→ **Problem requirements**: Where a line in the listing below contains the word "finishes", copy that line.

→ **Provided material**:
────

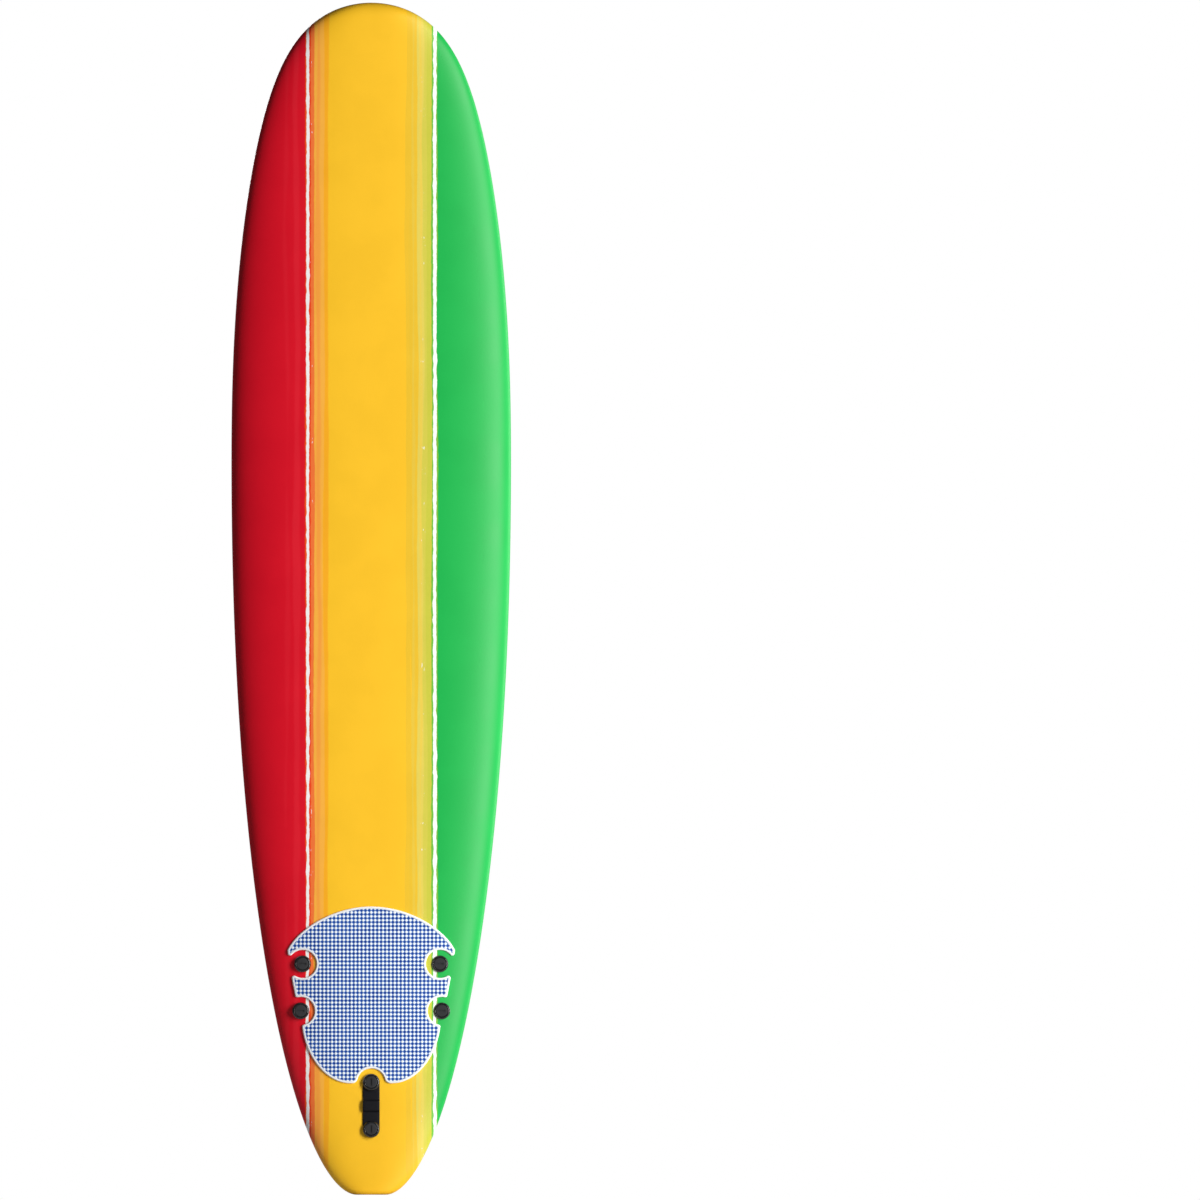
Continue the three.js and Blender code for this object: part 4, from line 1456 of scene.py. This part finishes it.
def pad_cells():
    """Moulded foam: white cells and border over blue grooves, from the same cosines as the relief."""
    paint = colours_of()
    material, wires, shader, place = new_material("Pad Foam", 0.8, Specular_IOR_Level=0.25)
    parts = wires.add("ShaderNodeSeparateXYZ", {0: place}).outputs
    turn = 2 * math.pi / sizes_of().cell_pitch
    waves = [wires.maths("COSINE", wires.maths("MULTIPLY", parts[axis], turn)) for axis in (0, 2)]
    field = wires.maths("MULTIPLY", wires.maths("ADD", *waves), 0.5)
    raised = wires.step(field, 0.0, 0.55)
    ties = wires.step(field, -0.5, 0.2)
    edge = wires.add("ShaderNodeAttribute", attribute_name="edge").outputs["Fac"]
    border = wires.step(edge, 5.0 * MM, 4.0 * MM)
    grain = wires.group(grain_group(), {"Position": place, "Pore Scale": 1500.0, "Mottle Scale": 30.0})
    blue = wires.mix(grain["Mottle"], tuple(paint.pad_blue), linear(6, 48, 138))
    grey_rim = wires.maths("MULTIPLY", wires.step(edge, 2.4 * MM, 3.6 * MM), 0.45)
    white = wires.mix(
        wires.maths("MULTIPLY", grey_rim, border), tuple(paint.pad_white), linear(170, 178, 200)
    )
    blue = wires.mix(ties, blue, tuple(paint.pad_ties))
    mask = wires.maths("MAXIMUM", raised, border)
    wires.feed(shader["Base Color"], wires.mix(mask, blue, white))
    rough_range(wires, shader, grain["Mottle"], 0.74, 0.86)
    bump(wires, shader, grain["Height"], 0.25, 0.25 * MM)
    return material


def moulded(name, colour, worn, low, high, pores, specular=0.5, coat=0.0):
    """Moulded plastic or rubber: a fine grain, a mottled gloss and paler handling scuffs."""
    material, wires, shader, place = new_material(
        name, low, Specular_IOR_Level=specular, Coat_Weight=coat, Coat_Roughness=0.2
    )
    grain = wires.group(grain_group(), {"Position": place, "Pore Scale": pores, "Mottle Scale": 35.0})
    scuff = wires.group(scuff_group(), {"Position": place, "Scale": 220.0, "Amount": 0.5})["Mask"]
    wires.feed(shader["Base Color"], wires.mix(scuff, colour, worn))
    rough_range(wires, shader, wires.maths("ADD", grain["Mottle"], scuff), low, high)
    bump(wires, shader, grain["Height"], 0.15, 0.12 * MM)
    return material


def bead_foam():
    """Expanded foam: close-packed beads with thin dark seams between them."""
    material, wires, shader, place = new_material("Core Foam", 0.9, Specular_IOR_Level=0.2)
    beads = wires.texture("Voronoi", {"Vector": place, "Scale": 260.0}, "Distance")
    round_off = wires.step(beads, 0.35, 0.8)
    wires.feed(
        shader["Base Color"], wires.mix(round_off, linear(246, 246, 242), linear(214, 214, 210))
    )
    rough_range(wires, shader, round_off, 0.85, 0.98)
    height = wires.step(beads, 0.2, 0.8, 1.0, 0.0)
    bump(wires, shader, height, 0.4, 0.8 * MM)
    return material


def stringer_wood():
    """Light plywood: growth rings stretched along the board, with fine pores."""
    material, wires, shader, place = new_material("Stringer Wood", 0.6, Specular_IOR_Level=0.3)
    stretched = wires.scaled(place, (1, 1, 0.04))
    growth = {"Scale": 60.0, "Distortion": 6.0, "Detail": 3.0, "Detail Scale": 1.5}
    rings = wires.texture("Wave", {"Vector": stretched, **growth}, bands_direction="Y")
    pores = wires.texture("Noise", {"Vector": stretched, "Scale": 900.0, "Detail": 3.0})
    wood = wires.mix(rings, linear(214, 172, 112), linear(176, 128, 74))
    pitted = wires.mix(wires.step(pores, 0.6, 0.75), wood, linear(120, 82, 46))
    wires.feed(shader["Base Color"], pitted)
    rough_range(wires, shader, rings, 0.52, 0.68)
    bump(wires, shader, pores, 0.2, 0.2 * MM)
    return material


def turned_brass():
    """Turned brass: fine tool rings round the post and a little tarnish."""
    material, wires, shader, place = new_material("Post Brass", 0.3, Metallic=1.0)
    grain = wires.group(grain_group(), {"Position": place, "Pore Scale": 700.0, "Mottle Scale": 60.0})
    brass = wires.mix(grain["Mottle"], linear(203, 164, 84), linear(166, 128, 62))
    wires.feed(shader["Base Color"], brass)
    rough_range(wires, shader, grain["Mottle"], 0.24, 0.42)
    tool = wires.texture("Wave", {"Vector": place, "Scale": 520.0}, bands_direction="Y")
    bump(wires, shader, tool, 0.12, 0.08 * MM)
    return material


# ---- operators ----


class BuildOperator:
    """What the operators of this board share."""

    bl_options = {"REGISTER", "UNDO"}


class SURFBOARD_OT_deck_skin(BuildOperator, bpy.types.Operator):
    """Builds the soft deck skin, which wraps the rails, and prints its bands"""

    bl_idname = "surfboard.deck_skin"
    bl_label = "Deck Skin"

    def execute(self, context):
        finished(make_deck_skin(), "board", printed_foam(), ["deck_skin"])
        return {"FINISHED"}


class SURFBOARD_OT_bottom_sheet(BuildOperator, bpy.types.Operator):
    """Builds the slick sheet of the bottom"""

    bl_idname = "surfboard.bottom_sheet"
    bl_label = "Bottom Sheet"

    def execute(self, context):
        finished(make_bottom_sheet(), "board", slick_sheet(), ["bottom_skin"])
        return {"FINISHED"}


class SURFBOARD_OT_grip_pad(BuildOperator, bpy.types.Operator):
    """Builds the traction pad with its moulded cells"""

    bl_idname = "surfboard.grip_pad"
    bl_label = "Grip Pad"

    def execute(self, context):
        pad = finished(make_grip_pad(), "board", pad_cells(), ["traction_pad"])
        return {"FINISHED"}


class SURFBOARD_OT_leash_strap(BuildOperator, bpy.types.Operator):
    """Builds the rubber strap that takes the leash"""

    bl_idname = "surfboard.leash_strap"
    bl_label = "Leash Strap"

    def execute(self, context):
        rubber = moulded(
            "Strap Rubber", tuple(colours_of().rubber), linear(40, 40, 46), 0.5, 0.65, 900.0, 0.2
        )
        finished(make_leash_strap(), "board", rubber, ["leash_strap"])
        return {"FINISHED"}


class SURFBOARD_OT_washers(BuildOperator, bpy.types.Operator):
    """Builds the six cup washers"""

    bl_idname = "surfboard.washers"
    bl_label = "Cup Washers"

    def execute(self, context):
        glossy = moulded(
            "Washer Plastic", tuple(colours_of().black), linear(74, 74, 78), 0.16, 0.26, 1200.0, 0.6, 0.7
        )
        for name, matrix in bolt_matrices().items():
            piece = new_piece(f"cup_washer_{name}", make_washer(name, matrix))
            finished(piece, f"{name}_bolt", glossy, [f"washer_{name}"])
        return {"FINISHED"}


class SURFBOARD_OT_bolts(BuildOperator, bpy.types.Operator):
    """Builds the six slotted bolts"""

    bl_idname = "surfboard.bolts"
    bl_label = "Slotted Bolts"

    def execute(self, context):
        satin = moulded(
            "Bolt Plastic", linear(46, 46, 48), linear(80, 80, 84), 0.45, 0.6, 1600.0, 0.3
        )
        for name, matrix in bolt_matrices().items():
            piece = make_bolt(name, matrix)
            finished(piece, f"{name}_bolt", satin, [f"bolt_{name}"])
        return {"FINISHED"}


class SURFBOARD_OT_fins(BuildOperator, bpy.types.Operator):
    """Builds the three fins"""

    bl_idname = "surfboard.fins"
    bl_label = "Fins"

    def execute(self, context):
        plastic = moulded(
            "Fin Plastic", tuple(colours_of().black), linear(34, 34, 37), 0.26, 0.34, 1000.0, 0.5
        )
        for name, matrix in fin_matrices().items():
            piece = make_fin(name, matrix)
            finished(piece, f"{name}_fin", plastic, [f"fin_{name}"])
        return {"FINISHED"}


class SURFBOARD_OT_inner_parts(BuildOperator, bpy.types.Operator):
    """Gives the cores, stringers, sleeves and posts their materials"""

    bl_idname = "surfboard.inner_parts"
    bl_label = "Inner Parts"

    def execute(self, context):
        sleeve = moulded(
            "Sleeve Plastic", linear(217, 217, 214), linear(190, 190, 188), 0.4, 0.55, 900.0, 0.4
        )
        finishes = {
            "core_": bead_foam(),
            "stringer_": stringer_wood(),
            "sleeve_": sleeve,
            "post_": turned_brass(),
        }
        for prefix, material in finishes.items():
            named = [node for name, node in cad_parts.items() if name.startswith(prefix)]
            if not named:
                raise RuntimeError(f"the frame has no node that starts with {prefix}")
            for node in named:
                for material_slot in node.material_slots:
                    material_slot.material = material
        return {"FINISHED"}


def add_light(name, place, aim, size, power):
    """Oblong soft light at a place, turned to face its aim."""
    data = bpy.data.lights.new(name, "AREA")
    data.shape = "RECTANGLE"
    data.size, data.size_y = size
    data.energy = power
    light = bpy.data.objects.new(name, data)
    bpy.context.scene.collection.objects.link(light)
    back = np.array(place) - np.array(aim)
    light.location = place
    light.rotation_mode = "QUATERNION"
    light.rotation_quaternion = Vector(-back).to_track_quat("-Z", "Y")
    return light


def pale_floor():
    """Pale mottled floor that fades out with distance, so that no horizon shows."""
    material, wires, shader, place = new_material("Studio Floor", 0.8, Specular_IOR_Level=0.1)
    grain = wires.group(grain_group(), {"Position": place, "Pore Scale": 60.0, "Mottle Scale": 2.0})
    tone = wires.mix(grain["Mottle"], (0.84, 0.84, 0.85, 1), (0.87, 0.87, 0.88, 1))
    wires.feed(shader["Base Color"], tone)
    away = wires.add("ShaderNodeVectorMath", {0: place}, operation="LENGTH").outputs["Value"]
    wires.feed(shader["Alpha"], wires.step(away, *FLOOR_FADE, 0.0, FLOOR_ALPHA))
    return material


class SURFBOARD_OT_stage(BuildOperator, bpy.types.Operator):
    """Sets up the pale floor, the soft lights, the white surround and the camera"""

    bl_idname = "surfboard.stage"
    bl_label = "Stage"

    def execute(self, context):
        scene = context.scene
        corners = np.array([[-1, -1], [1, -1], [1, 1], [-1, 1]]) * FLOOR_REACH
        low = CAD_LOW.z - 0.5 * MM
        points = np.column_stack([corners, np.full(4, low)])
        mesh = bpy.data.meshes.new("studio_floor")
        mesh.from_pydata(points.tolist(), [], [(0, 1, 2, 3)])
        mesh.materials.append(pale_floor())
        floor = new_piece("studio_floor", mesh)

        for light in LIGHTS:
            add_light(*light)

        world = scene.world or bpy.data.worlds.new("Studio")
        scene.world = world
        world.use_nodes = True
        world.node_tree.nodes.clear()
        wires = Wiring(world.node_tree)
        kind = "ShaderNodeBackground"
        seen = wires.add(kind, {"Color": (1, 1, 1, 1), "Strength": 1.0})
        fill = wires.add(kind, {"Color": (0.96, 0.98, 1, 1), "Strength": FILL_STRENGTH})
        path = wires.add("ShaderNodeLightPath").outputs["Is Camera Ray"]
        mix = wires.add("ShaderNodeMixShader", {0: path, 1: fill.outputs[0], 2: seen.outputs[0]})
        wires.add("ShaderNodeOutputWorld", {"Surface": mix.outputs[0]})

        camera = bpy.data.objects.new("camera", bpy.data.cameras.new("camera"))
        scene.collection.objects.link(camera)
        camera.data.type = "ORTHO"
        camera.data.ortho_scale = CAMERA_SPAN
        camera.data.clip_end = CAMERA_REACH
        camera.location = CAMERA_PLACE
        camera.rotation_euler = (math.pi / 2, 0.0, 0.0)
        scene.camera = camera
        scene.view_settings.view_transform = "Standard"
        return {"FINISHED"}


class SURFBOARD_PT_panel(bpy.types.Panel):
    """Lists the operators that build the board"""

    bl_label = "Surfboard"
    bl_idname = "SURFBOARD_PT_panel"
    bl_space_type = "VIEW_3D"
    bl_region_type = "UI"
    bl_category = "Surfboard"

    def draw(self, context):
        for operator in OPERATORS:
            self.layout.operator(operator.bl_idname)
        for group in (shape_of(), sizes_of(), colours_of()):
            box = self.layout.box()
            for key in group.__annotations__:
                box.prop(group, key)


OPERATORS = (
    SURFBOARD_OT_stage,
    SURFBOARD_OT_deck_skin,
    SURFBOARD_OT_bottom_sheet,
    SURFBOARD_OT_grip_pad,
    SURFBOARD_OT_leash_strap,
    SURFBOARD_OT_washers,
    SURFBOARD_OT_bolts,
    SURFBOARD_OT_fins,
    SURFBOARD_OT_inner_parts,
)
GROUPS = {
    "surfboard_shape": BoardShape,
    "surfboard_sizes": HardwareSizes,
    "surfboard_colours": BoardColours,
}


def register():
    """Registers the classes and gives the scene its settings."""
    for each in (*GROUPS.values(), *OPERATORS, SURFBOARD_PT_panel):
        bpy.utils.register_class(each)
    for key, group in GROUPS.items():
        setattr(bpy.types.Scene, key, bpy.props.PointerProperty(type=group))


def unregister():
    """Takes back what register made."""
    for key in GROUPS:
        delattr(bpy.types.Scene, key)
    for each in reversed((*GROUPS.values(), *OPERATORS, SURFBOARD_PT_panel)):
        bpy.utils.unregister_class(each)


def main():
    """Registers the classes and builds the board by running each operator in turn."""
    register()
    for operator in OPERATORS:
        family, name = operator.bl_idname.split(".")
        getattr(getattr(bpy.ops, family), name)()


if __name__ == "__main__":
    main()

────

→ **The output**:
Continue the three.js and Blender code for this object: part 4, from line 1456 of scene.py. This part finishes it.
        finishes = {
        for prefix, material in finishes.items():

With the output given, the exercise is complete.